Nos primeiros dias e semanas, temos uma maior quantidade dos ciclos de atividade, porém o tempo dos ciclos de atividade é menor (Figura 4). Nas fases inicias temos ciclos de atividade que podem variar entre 30 e 60 minutos.
Figura 4. Ciclos de atividade em aves com 3 dias de idade. (Czarick et al, 2020)
Esta mudança pode estar relacionada à baixa capacidade de ingestão, grande quantidade de períodos de sono e a um metabolismo acelerado – caracterizado pela rápida taxa de crescimento dos animais – que pode ser de 4 a 5 vezes mais intensa nos primeiros 7 dias.
Com o avanço da idade e desenvolvimento das aves, ocorre uma diminuição do espaço interno do galpão e aumento da capacidade de ingestão das aves, o que naturalmente tende a diminuir a quantidade dos ciclos de atividade, no entanto, o tempo dos ciclos acaba sendo maior.
Com as aves já em idade adulta, normalmente existem apenas dois grandes ciclos de atividade, sendo um antes e o outro após o período de escuro (Figura 5). No terço final da criação do frango de corte o tempo dos ciclos de atividade pode variar entre 4 a 6 horas (Czarick et al, 2020).

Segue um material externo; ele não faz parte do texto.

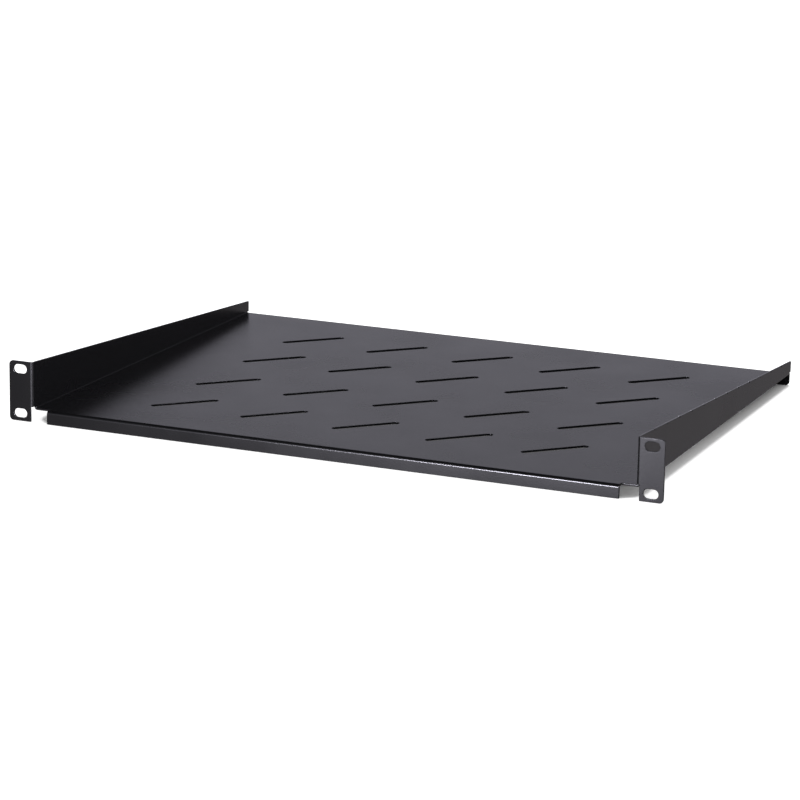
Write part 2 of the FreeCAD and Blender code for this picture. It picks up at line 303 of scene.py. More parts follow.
@dataclass(frozen=True)
class PowderCoat:
    """Fine-grained black powder coat, satin and slightly uneven.

    Args:
        colour: Linear base colour.
        roughness: Mean roughness.
        roughness_spread: How far the roughness wanders either way.
        grain_size: Size of the coat's fine grains.
        grain_height: Height of the fine grains.
        grain_layers: Number of finer layers in the grains.
        peel_size: Size of the soft waves that the coat flows into.
        peel_height: Height of those waves.
        peel_layers: Number of finer layers in the waves.
        patch_size: Size of the patches over which the roughness wanders.
        patch_layers: Number of finer layers in the patches.
        layer_share: Strength of each finer layer beside the one before it.
        noise_span: The noise's values at the least and the greatest roughness.
        refraction: Index of refraction.
        name: The material's name.
    """

    colour: Triple
    roughness: float = 0.265
    roughness_spread: float = 0.02
    grain_size: float = 0.9 * MM
    grain_height: float = 0.014 * MM
    grain_layers: float = 3.0
    peel_size: float = 2.6 * MM
    peel_height: float = 0.010 * MM
    peel_layers: float = 2.0
    patch_size: float = 60 * MM
    patch_layers: float = 3.0
    layer_share: float = 0.55
    noise_span: Span = (0.3, 0.7)
    refraction: float = 1.5
    name: str = "black_powder_coat"

    def make(self) -> bpy.types.Material:
        """Build the coat's material.

        Returns:
            The material.
        """
        material = bpy.data.materials.new(self.name)
        material.use_nodes = True
        tree = material.node_tree
        shader = tree.nodes["Principled BSDF"]
        shader.inputs["Base Color"].default_value = (*self.colour, 1.0)
        shader.inputs["IOR"].default_value = self.refraction
        place = tree.nodes.new("ShaderNodeTexCoord")
        grain = self._noise(tree, place, self.grain_size, self.grain_layers)
        peel = self._noise(tree, place, self.peel_size, self.peel_layers)
        patches = self._noise(tree, place, self.patch_size, self.patch_layers)
        self._drive_roughness(tree, patches, shader)
        lower = self._bump(tree, peel, self.peel_height)
        upper = self._bump(tree, grain, self.grain_height)
        tree.links.new(lower.outputs["Normal"], upper.inputs["Normal"])
        tree.links.new(upper.outputs["Normal"], shader.inputs["Normal"])
        return material

    def _noise(
        self, tree: bpy.types.NodeTree, place: bpy.types.Node, size: float, layers: float
    ) -> bpy.types.Node:
        """Add a noise whose features have about the given size.

        Args:
            tree: The material's nodes.
            place: The texture coordinate node.
            size: Size of a feature.
            layers: Number of finer layers.

        Returns:
            The noise node.
        """
        noise = tree.nodes.new("ShaderNodeTexNoise")
        noise.inputs["Scale"].default_value = 1.0 / size
        noise.inputs["Detail"].default_value = layers
        noise.inputs["Roughness"].default_value = self.layer_share
        tree.links.new(place.outputs["Object"], noise.inputs["Vector"])
        return noise

    def _bump(self, tree: bpy.types.NodeTree, noise: bpy.types.Node, height: float) -> bpy.types.Node:
        """Add a bump that follows a noise.

        Args:
            tree: The material's nodes.
            noise: The noise node.
            height: Height from the lowest to the highest point.

        Returns:
            The bump node.
        """
        bump = tree.nodes.new("ShaderNodeBump")
        bump.inputs["Strength"].default_value = 1.0
        bump.inputs["Distance"].default_value = height
        tree.links.new(noise.outputs["Fac"], bump.inputs["Height"])
        return bump

    def _drive_roughness(
        self, tree: bpy.types.NodeTree, noise: bpy.types.Node, shader: bpy.types.Node
    ) -> None:
        """Let the roughness wander with a noise.

        Args:
            tree: The material's nodes.
            noise: The noise node.
            shader: The surface shader.
        """
        spread = tree.nodes.new("ShaderNodeMapRange")
        spread.inputs["From Min"].default_value = self.noise_span[0]
        spread.inputs["From Max"].default_value = self.noise_span[1]
        spread.inputs["To Min"].default_value = self.roughness - self.roughness_spread
        spread.inputs["To Max"].default_value = self.roughness + self.roughness_spread
        tree.links.new(noise.outputs["Fac"], spread.inputs["Value"])
        tree.links.new(spread.outputs["Result"], shader.inputs["Roughness"])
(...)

Figura 5. Picos de consumo de água em aves no período final da produção. (Czarick et al, 2020)
Com isso, a preocupação não gira em torno apenas de se fornecer uma boa ambiência, mas também quanto a dois pontos importantes: suprir a demanda e facilitar o acesso aos alimentos, uma vez que o consumo final aumenta muito. Nesse sentido, o dimensionamento dos equipamentos do galpão, bem como a sua regulagem, é imprescindível para que o ambiente de criação das aves, esteja dentro de suas condições ideias de criação.

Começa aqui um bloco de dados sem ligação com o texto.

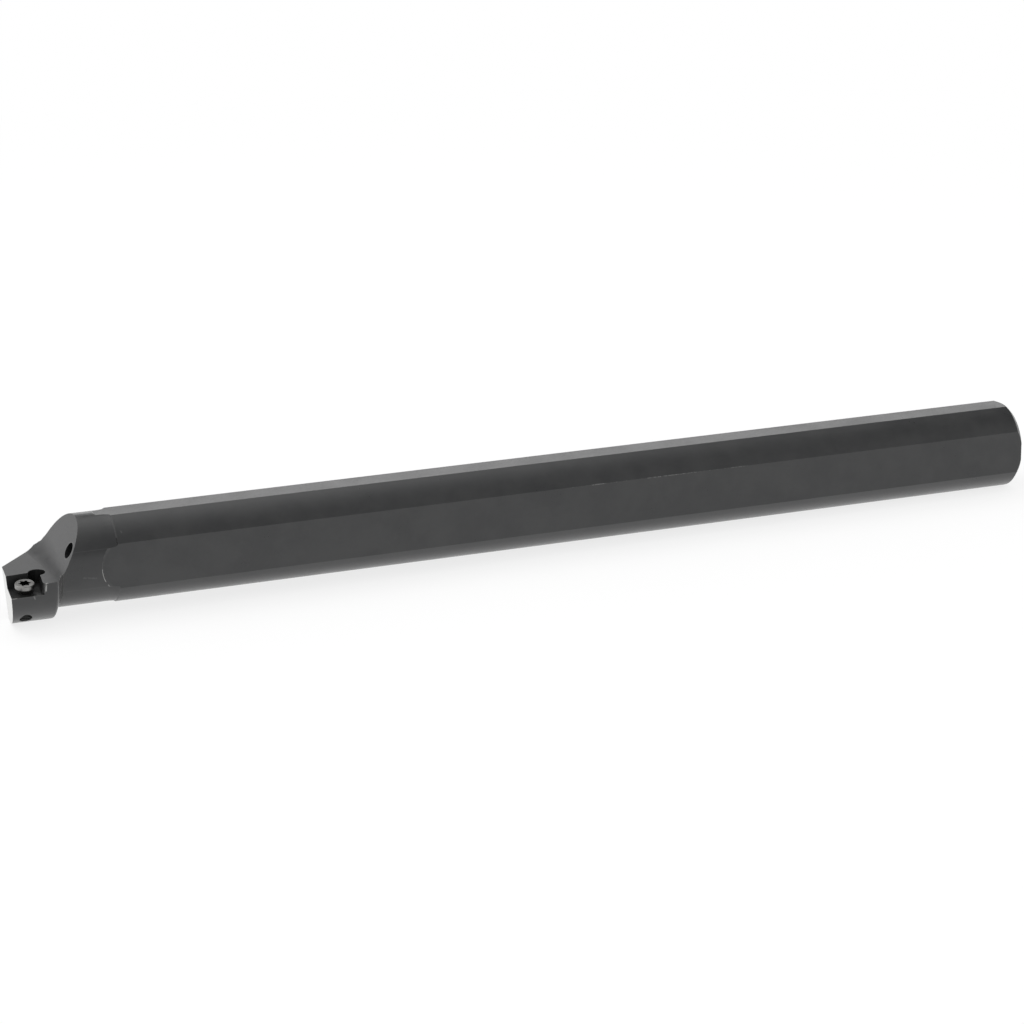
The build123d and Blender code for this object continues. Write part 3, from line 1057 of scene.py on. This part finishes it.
# %% Turn a tree into a plain mesh
def mesh_from_tree(name, tree, values, sharp_angle):
    """Runs a Geometry Nodes tree once and keeps its result as an ordinary mesh."""
    piece = bpy.data.objects.new(name, bpy.data.meshes.new(name + "_start"))
    scene.collection.objects.link(piece)
    modifier = piece.modifiers.new("shape", "NODES")
    modifier.node_group = tree
    for item in tree.interface.items_tree:
        if item.item_type == "SOCKET" and item.in_out == "INPUT" and item.name in values:
            modifier[item.identifier] = values[item.name]
    evaluated = piece.evaluated_get(bpy.context.evaluated_depsgraph_get())
    mesh = bpy.data.meshes.new_from_object(evaluated)
    piece.modifiers.remove(modifier)
    mesh.name = name
    piece.data = mesh

    shape = bmesh.new()
    shape.from_mesh(mesh)
    bmesh.ops.recalc_face_normals(shape, faces=shape.faces)
    shape.to_mesh(mesh)
    shape.free()
    mesh.polygons.foreach_set("use_smooth", [True] * len(mesh.polygons))
    mesh.set_sharp_from_angle(angle=sharp_angle)
    return piece


thread_corner = math.radians(35)
print("helper ready: mesh_from_tree")

# %% Screw thread
screw_pitch = 0.7 * MM
screw_root = 1.6 * MM
screw_crest = 1.97 * MM
screw_point = 0.8 * MM
screw_thread_length = 5.35 * MM

screw_thread = mesh_from_tree(
    "screw_thread",
    thread_tree,
    {
        "Root Radius": screw_root,
        "Crest Radius": screw_crest,
        "Pitch": screw_pitch,
        "Length": screw_thread_length,
        "Root Width": 0.62 * MM,
        "Crest Width": 0.1 * MM,
        "Place": screw_foot + screw_axis * screw_point,
        "Turn": screw_turn.to_euler(),
        "Material": bright_steel,
    },
    sharp_angle=thread_corner,
)
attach(screw_thread, "screw")
print("screw thread: %d faces" % len(screw_thread.data.polygons))

# %% Coolant port thread
port_pitch = 1.337 * MM
port_root = 6.58 * MM
port_crest = 5.7225 * MM
port_thread_start = -12.6 * MM
port_thread_length = 11.6 * MM

port_thread = mesh_from_tree(
    "port_thread",
    thread_tree,
    {
        "Root Radius": port_root,
        "Crest Radius": port_crest,
        "Pitch": port_pitch,
        "Length": port_thread_length,
        "Root Width": 1.2 * MM,
        "Crest Width": 0.22 * MM,
        "Steps per Turn": 72,
        "Place": Vector((port_thread_start, 0, 0)),
        "Turn": Vector((0, 0, 1)).rotation_difference(Vector((1, 0, 0))).to_euler(),
        "Material": blackened_steel,
    },
    sharp_angle=thread_corner,
)
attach(port_thread, "bar")
print("port thread: %d faces" % len(port_thread.data.polygons))

# %% [markdown]
# ## Finish
#
# The view transform is Standard, so that a colour renders as it is written.

# %% View settings
scene.view_settings.view_transform = "Standard"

A utilização de divisórias para evitar a migração das aves, assim como pontos de densidade elevada, manejo de aquecimento, luminosidade e controle da qualidade do ar, através do manejo adequado dos ventiladores/exaustores, utilização correta de nebulizadores e painel evaporativo, além da quantidade e regulagem adequada de comedouros e bebedouros/nipples, são essenciais e fazem toda a diferença no desempenho dos animais.
Considerações
As aves são animais inteligentes e tendem a migrar de um lado para o outro dentro do galpão, com o objetivo de buscar o melhor lugar, seja para estar em um local com uma melhor sensação térmica e/ou em locais com facilidade de acesso seja buscando a oferta adequada de alimentos.
Entender a dinâmica de funcionamento de um galpão e seus equipamentos, bem como o comportamento das aves, é primordial para que se possa ajustar o manejo de acordo com a idade e necessidade dos animai e, assim, propiciar um ambiente controlado, em que as aves possam expressar todas as suas características.
Referências
Czarick, M.; Mou, C.; Fairchild, B. The cyclic nature of chicks. Poultry Housing tips. 2020, Volume 32, n 4.
Krauchi, K.; Deboer, T. The interrelationship between sleep regulation and thermoregulation. Front. Biosci 2010, 15, 604–625.
Pandi-Perumal, S.R.; Srinivasan, V.; Maestroni, G.J.; Cardinali, D.P.; Poeggeler, B.; Hardeland, R. Melatonin: Nature’s most versatile biological signal? FEBS J. 2006, 273, 2813–2838.